Besides making big, politically incorrect paintings, the other way the artists of the '80s are today seen as having erred was by making works that are now considered garish and vulgar, that perhaps too much relish the pleasure of their materiality.  Conversely, I see the return to good taste and moderation pursued in the '90s as equally problematic, though clearly fodder for another discussion.

On the most immediate level, it is hard for me to envision how the artists of the '80s could respond to the changes that had taken place in the American landscape in the '70s and '80s without recourse to the same garish materiality that was present in the culture at large.  As the Pop artists first demonstrated, we live in a culture embued with disposable, excessive materiality.  But for many Jewish-American artists of the '80s the whole issue of the vulgar, the materialistic, and the excessive had additional cultural resonance.

As I mentioned previously, in the 1920s and 1930s, Jews were stereotypically seen by non-Jews as overdressed to the point of ostentation, as unconcerned about hiding their material good fortune with the restraints of understated taste, and overly sensuous in their enjoyment of expensive food and other consumables.  A lively debate has always existed as to whether this is simply the self-expression of the parvenu who does not really understand the codes of the establishment, or whether there is some Jewish predilection for hefty consumption borne out of either a Jewish belief in the enjoyment of good fortune or the influence of standards of Central and Eastern European taste that are essentially at odds with American culture.  (It should be noted that artists as different as the Greek-born Lucas Samaras and the Catholic Eastern European Andy Warhol were products of similarly nonconformist systems of taste).

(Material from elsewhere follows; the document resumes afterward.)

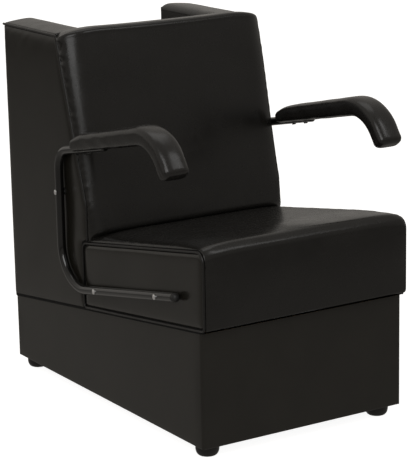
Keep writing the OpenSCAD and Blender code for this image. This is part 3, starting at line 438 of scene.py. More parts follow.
VINYL_RGB = (0.0085, 0.0080, 0.0073)
PANEL_RGB = (0.0128, 0.0117, 0.0094)
MATERIALS = {
    "vinyl": vinyl("vinyl_black", VINYL_RGB, 0.26, 0.012, 0.02),
    "panel": vinyl("vinyl_panel", PANEL_RGB, 0.21, 0.015, 0.03),
    # Near-black matte stuff that paints the shade inside the seams' gaps
    "seam": plastic("seam_painted_shade", (0.002, 0.002, 0.002), 0.9),
    "piping_vinyl": vinyl("vinyl_piping", (0.0070, 0.0065, 0.0060), 0.30, 0.15, 0.15),
    "pad_vinyl": vinyl("vinyl_pad", (0.0090, 0.0082, 0.0075), 0.27, 0.008, 0.02, specular=0.6),
    "dust_cloth": cloth("dust_cloth_black", (0.02, 0.02, 0.02)),
    "foam": foam("foam_cream", (0.75, 0.66, 0.42)),
    "felt": cloth("felt_grey", (0.35, 0.33, 0.30)),
    "foot_plastic": plastic("foot_black", (0.018, 0.018, 0.018), 0.35),
    "black_plastic": plastic("plastic_black", (0.018, 0.018, 0.018), 0.45),
    "spring_wire": steel("spring_steel", (0.45, 0.45, 0.46), 0.35),
    "tube_paint": enamel("tube_black", (0.0020, 0.0019, 0.0018), 0.10),
    "chrome": steel("chrome_bright", (0.90, 0.90, 0.91), 0.25, 0.05),
    "zinc_steel": steel("zinc_dull", (0.60, 0.61, 0.63), 0.38),
    "black_steel": enamel("steel_black", (0.006, 0.006, 0.006), 0.35),
    "plywood": wood("plywood_raw", (0.52, 0.36, 0.20)),
}


def finish_nodes():
    """Every CAD node takes the procedural material of its slot in the record."""
    slots = {part["node"]: part["material_slot"] for part in frame["record"]["subparts"]}
    for name, obj in frame["nodes"].items():
        obj.data.materials.clear()
        obj.data.materials.append(MATERIALS[slots[name]])


# The stage

CAMERA_PLACE = (-2.62019, -4.18481, 1.64063)
CAMERA_TURN = (0.562240, 0.241790, -0.019694)
PHOTO_HEIGHT_PX = 462
FOCAL_PX = 2002.25
SENSOR_MM = 36.0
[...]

But whatever cultural forces we see at work, there is no doubt that after World War II a great many American Jews made the conscious effort to eliminate this aspect of their Jewishness and to bring their taste more into line with the mainstream American norm.  These were the parents of the Jewish artists of the '80s.  So if we see in the work of R.M. Fischer a dark, almost Byzantine entanglement of form, in the work of Schnabel a compulsive lust for histrionic gesture, or in the work of Bleckner a fascination with the kitschy transcendance of the gaming casino or the hotel ballroom, are we not also witnessing acts of rebellion against this Puritanical assimilationism that may have robbed these artists of some aspect of their Jewishness?

Ironically, just a couple months ago The New York Times Sunday Arts and Leisure section published a long article proclaiming this to be a great age of Jewish architects.  It spoke eloquently of the pioneering work of Louis Kahn and of the light-infused, measured abstractions of Richard Meier, Peter Eisenman, and Moshe Safdie - thus equating Jewishness with the luminous, abstract spirituality that has been the popular image of Jewish aesthetic achievement ever since Abstract Expressionism in the 1950s.  But these Jewish architects are mostly over sixty years of age - almost twenty years older than the generation of artists of the '80s.  Perhaps we can further speculate that the Jewishness of the Jewish artists of the '80s was further ignored because these artists no longer conform to the public's image of what a Jewish artist should be saying.